• DATA SECTION
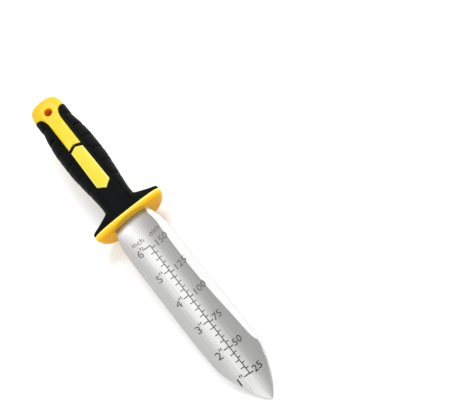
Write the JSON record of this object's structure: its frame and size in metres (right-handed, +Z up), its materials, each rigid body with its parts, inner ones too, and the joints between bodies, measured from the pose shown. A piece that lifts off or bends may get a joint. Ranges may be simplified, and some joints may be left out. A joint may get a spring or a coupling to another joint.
{
  "type": "hand trowel",
  "caption": "Pointed hand trowel with a hollow steel blade marked with a depth scale, a yellow hand guard and a black and yellow grip handle.",
  "frame": {"origin": "centre of the bounding box's bottom face: the table that the trowel rests on is z = 0", "axes": "+X runs from the pommel to the tip, +Z up, with the hollow side of the blade and its scale facing up; the tool is pitched tip down because it rests on the guard and the tip"},
  "size_m": [0.3026, 0.0608, 0.0452],
  "materials": {
    "blade_steel": "satin, brushed along the blade",
    "yellow_plastic": "semi-gloss moulded",
    "grip_rubber": "matte moulded"
  },
  "bodies": {
    "root": {"blade": "blade_steel", "guard": "yellow_plastic", "handle_core": "yellow_plastic", "grip": "grip_rubber", "top_inlay": "yellow_plastic", "bottom_inlay": "yellow_plastic"}
  },
  "joints": []
}
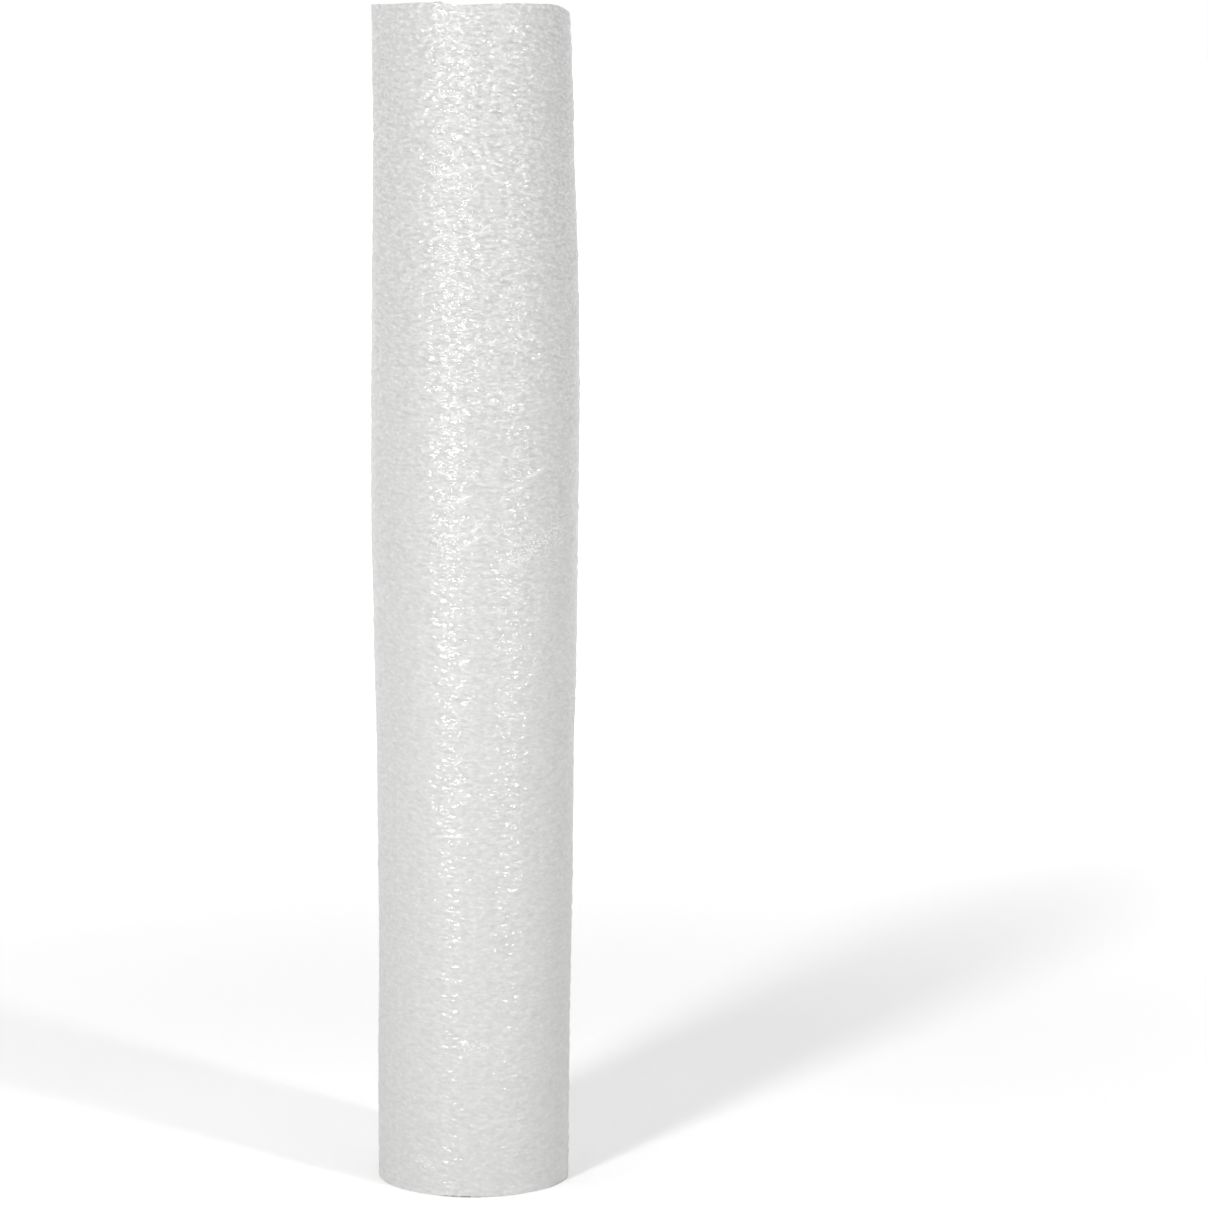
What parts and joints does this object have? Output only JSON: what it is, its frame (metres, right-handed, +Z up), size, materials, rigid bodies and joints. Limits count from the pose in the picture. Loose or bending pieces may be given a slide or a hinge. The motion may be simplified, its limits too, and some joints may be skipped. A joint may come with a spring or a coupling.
{
  "type": "bubble wrap roll",
  "caption": "Coreless roll of clear bubble film for packing, wound with its flat side out, standing on its end, with an open eye and a slight belly.",
  "frame": {"origin": "centre of the roll's eye at its bottom end", "axes": "+Z up along the roll's axis; -Y towards the front, away from the free edge of the sheet"},
  "size_m": [0.1744, 0.1783, 1],
  "materials": {
    "bubble_film": "glossy, milky translucent polyethylene film"
  },
  "bodies": {
    "root": {"bubble_wrap_roll": "bubble_film"}
  },
  "joints": []
}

• WORK INSTRUCTIONS
Return all of the data precisely as it appears.

• EXPECTED ANSWER
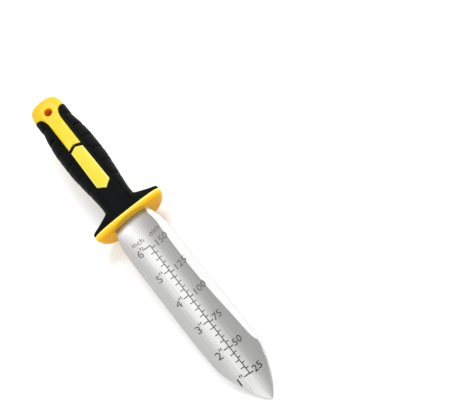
Write the JSON record of this object's structure: its frame and size in metres (right-handed, +Z up), its materials, each rigid body with its parts, inner ones too, and the joints between bodies, measured from the pose shown. A piece that lifts off or bends may get a joint. Ranges may be simplified, and some joints may be left out. A joint may get a spring or a coupling to another joint.
{
  "type": "hand trowel",
  "caption": "Pointed hand trowel with a hollow steel blade marked with a depth scale, a yellow hand guard and a black and yellow grip handle.",
  "frame": {"origin": "centre of the bounding box's bottom face: the table that the trowel rests on is z = 0", "axes": "+X runs from the pommel to the tip, +Z up, with the hollow side of the blade and its scale facing up; the tool is pitched tip down because it rests on the guard and the tip"},
  "size_m": [0.3026, 0.0608, 0.0452],
  "materials": {
    "blade_steel": "satin, brushed along the blade",
    "yellow_plastic": "semi-gloss moulded",
    "grip_rubber": "matte moulded"
  },
  "bodies": {
    "root": {"blade": "blade_steel", "guard": "yellow_plastic", "handle_core": "yellow_plastic", "grip": "grip_rubber", "top_inlay": "yellow_plastic", "bottom_inlay": "yellow_plastic"}
  },
  "joints": []
}
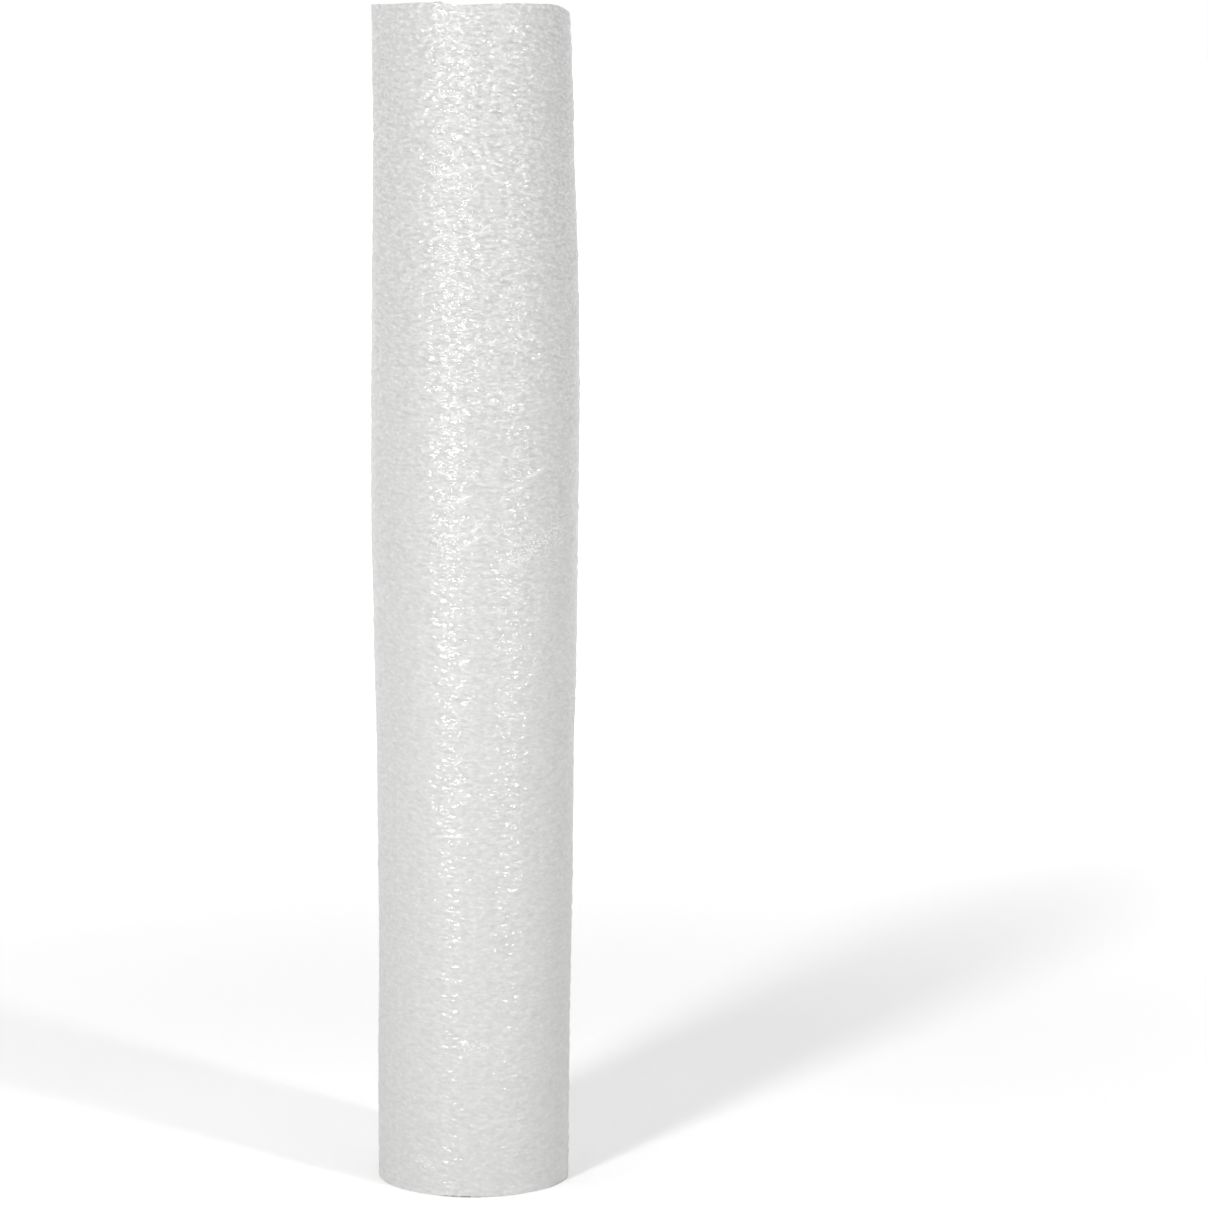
What parts and joints does this object have? Output only JSON: what it is, its frame (metres, right-handed, +Z up), size, materials, rigid bodies and joints. Limits count from the pose in the picture. Loose or bending pieces may be given a slide or a hinge. The motion may be simplified, its limits too, and some joints may be skipped. A joint may come with a spring or a coupling.
{
  "type": "bubble wrap roll",
  "caption": "Coreless roll of clear bubble film for packing, wound with its flat side out, standing on its end, with an open eye and a slight belly.",
  "frame": {"origin": "centre of the roll's eye at its bottom end", "axes": "+Z up along the roll's axis; -Y towards the front, away from the free edge of the sheet"},
  "size_m": [0.1744, 0.1783, 1],
  "materials": {
    "bubble_film": "glossy, milky translucent polyethylene film"
  },
  "bodies": {
    "root": {"bubble_wrap_roll": "bubble_film"}
  },
  "joints": []
}